The replacement of mathematics by mechanics in medieval Europeans’ general understanding and use of Ptolemaic astronomy placed an emphasis on its coherence as a total structure, an emphasis reinforced by knowledge of Ptolemy’s own attempt at unification in his Planetary Hypotheses and of similar efforts by Arabic cosmologers such al-Farghani (Alfraganus) al-Bitruji (Alpetragius). Of a piece with such structural concerns, but generally critical of them, were the writings of later European cosmologers who worried about the incompatibility of Ptolemaic astronomy with Aristotelian physics. The title of a popular work of this genre by Henry of Langenstein reveals the source of the concern: De reprobatione ecentricorum et epiciclorum, also referred to in some manuscripts as simply Contra theoricam planetarum.
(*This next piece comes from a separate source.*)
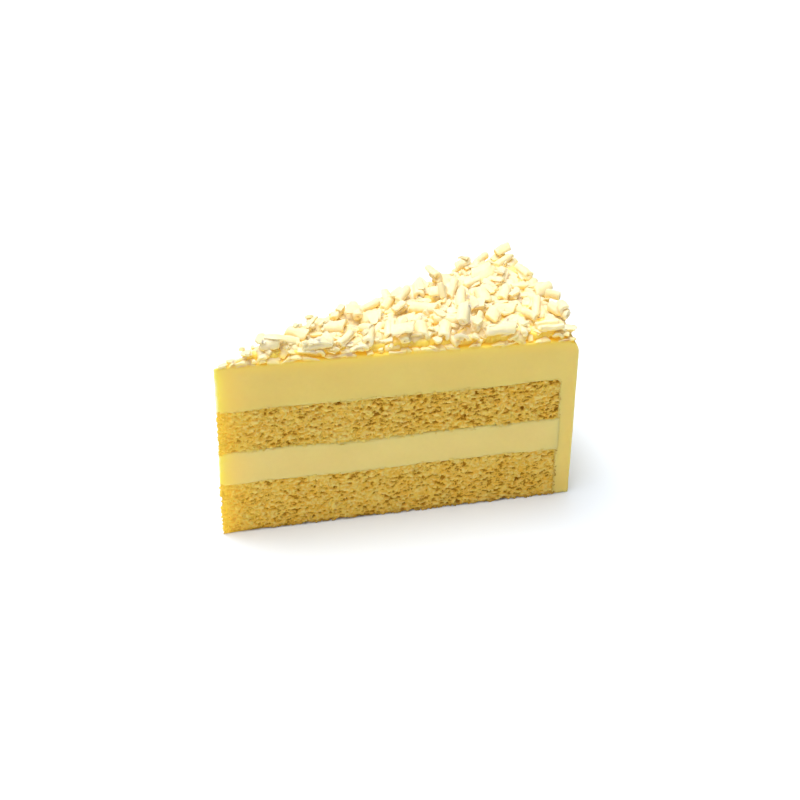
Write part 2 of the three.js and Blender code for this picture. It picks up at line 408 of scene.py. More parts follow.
def rgba(color, share=1.0):
    """A plain colour for a socket, made darker by a share."""
    return (color[0] * share, color[1] * share, color[2] * share, 1)


def tinted(tree, color, goal, mask):
    """A colour over the surface, turned into a plain one where the mask says so."""
    node = add(tree, "Mix", {"B": rgba(goal)}, {"Factor": mask, "A": color}, data_type="RGBA")
    return node.outputs["Result"]


def tone_group(name):
    """Two colours mixed in soft clouds, and finer mottling in lightness."""
    group, given, out = new_group(
        name,
        [("Color A", "Color", (1, 1, 1, 1)), ("Color B", "Color", (1, 1, 1, 1)),
         ("Cloud Scale", "Float", 60), ("Mottle Scale", "Float", 900), ("Mottle", "Float", 0.1)],
        [("Color", "Color"), ("Cloud", "Float")])
    place = add(group, "TexCoord").outputs["Object"]
    cloud = add(group, "TexNoise", {"Detail": 3, "Roughness": 0.55},
                {"Vector": place, "Scale": given["Cloud Scale"]})
    soft = ramp(group, cloud.outputs["Fac"], 0.35, 0.65)
    mixed = add(group, "Mix", None, {"Factor": soft, "A": given["Color A"], "B": given["Color B"]},
                data_type="RGBA")
    mottle = add(group, "TexNoise", {"Detail": 4, "Roughness": 0.6},
                 {"Vector": place, "Scale": given["Mottle Scale"]})
    swing = add(group, "Math", {1: 0.5}, {0: mottle.outputs["Fac"]}, operation="SUBTRACT")
    scaled = add(group, "Math", None, {0: swing.outputs["Value"], 1: given["Mottle"]},
                 operation="MULTIPLY")
    lightness = add(group, "Math", {1: 1}, {0: scaled.outputs["Value"]}, operation="ADD")
    shaded = add(group, "HueSaturation", None,
                 {"Value": lightness.outputs["Value"], "Color": mixed.outputs["Result"]})
    group.links.new(shaded.outputs["Color"], out["Color"])
    group.links.new(soft, out["Cloud"])
    return group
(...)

Ptolemaic astronomy in the Middle Ages served practical and pedagogical ends rather than theoretical ones. Writers aimed at designing tables and instruments rather than carrying out systematic observations aimed at articulating and improving the system. For the most part, it was only the astrologer who need astronomy at the time, in order to be free of the vagaries of weather and location in determining the positions of the planets. Not until the later fifteenth century, with the work of Johannes Regiomontanus (in particular his completion of George Peurbach’s Epitome Almagesti), did theoretical mathematical astronomy begin to attract scholarly interest for its own sake and bring a return to the Almagest itself. When it did, the Ptolemaic system, pressed perhaps precisely by the mechanical and cosmological concerns noted above, had only a short future.